A delightful twist on classic cinnamon rolls, these Cinnamon Roll Cookies are soft, gooey, and irresistibly sweet—perfect for any occasion.
Prep Time 20 minutes
Cook Time 12 minutes
Total Time 32 minutes
Servings: 24 cookies
Course: Dessert, Snack
Cuisine: American
Calories: 120

Ingredients
  

For the Cookie Dough
  • 2 ¾ cups all-purpose flour For a gluten-free version, substitute with a quality gluten-free blend.
  • 1 teaspoon baking soda
  • ½ teaspoon salt
  • 1 cup unsalted butter, softened Ensure butter is softened but not melted.
  • 1 cup granulated sugar
  • 1 cup brown sugar, packed
  • 2 large eggs Can use egg substitutes for dietary adaptations.
  • 1 tablespoon vanilla extract Can be substituted with almond extract for variation.
For the Cinnamon Filling
  • 1 tablespoon ground cinnamon
  • ½ cup brown sugar, packed
  • ¼ cup unsalted butter, softened For spreading.
For the Icing
  • 1 cup powdered sugar
  • 2 tablespoons milk Can use almond or coconut milk for dairy-free.
  • ½ teaspoon vanilla extract

Method
 

Preparation
  1. Preheat your oven to 350°F (175°C).
  2. In a medium bowl, whisk together the flour, baking soda, and salt. Set aside.
  3. In a large mixing bowl, cream the softened butter, granulated sugar, and brown sugar until light and fluffy—about 3-4 minutes.
  4. Beat in the eggs one at a time, mixing well after each addition. Pour in vanilla extract and continue mixing until smooth.
  5. Gradually add the flour mixture to the wet ingredients, mixing just until combined.
  6. In a separate bowl, combine the ground cinnamon and packed brown sugar.

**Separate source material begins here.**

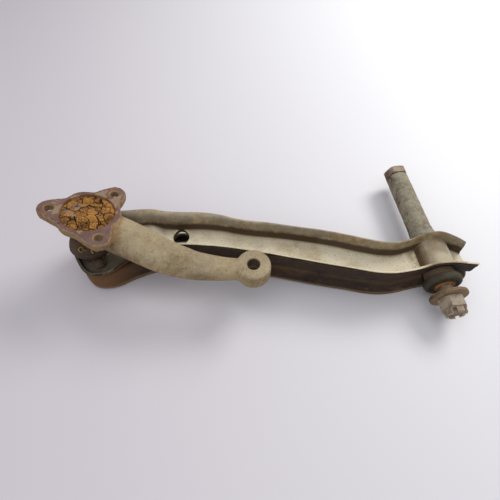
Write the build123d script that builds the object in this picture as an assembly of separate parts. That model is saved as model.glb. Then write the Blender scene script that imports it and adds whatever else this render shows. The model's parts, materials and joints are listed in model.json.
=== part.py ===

Add the softened butter and mix until a smooth paste forms.
Assembly and Baking
  1. Scoop about two tablespoons of cookie dough and flatten it in your palm. Place a teaspoon of the cinnamon filling in the center and fold the dough around it, rolling into a ball.
  2. Place the cookie balls on a baking sheet lined with parchment paper, spacing them at least 2 inches apart.
  3. Bake for 10-12 minutes, or until the edges are lightly golden but the centers remain soft.
  4. Allow the cookies to cool on the baking sheet for 5 minutes before transferring to a wire rack.
Icing
  1. Prepare the icing by whisking together the powdered sugar, milk, and vanilla extract until smooth. Drizzle over the cooled cookies.

Notes

For a firmer dough, refrigerate for 30 minutes before rolling. Incorporate chopped nuts for extra texture. Store in an airtight container for up to a week or freeze for up to 3 months. Reheat in the oven at 300°F (150°C) for about 5 minutes after thawing.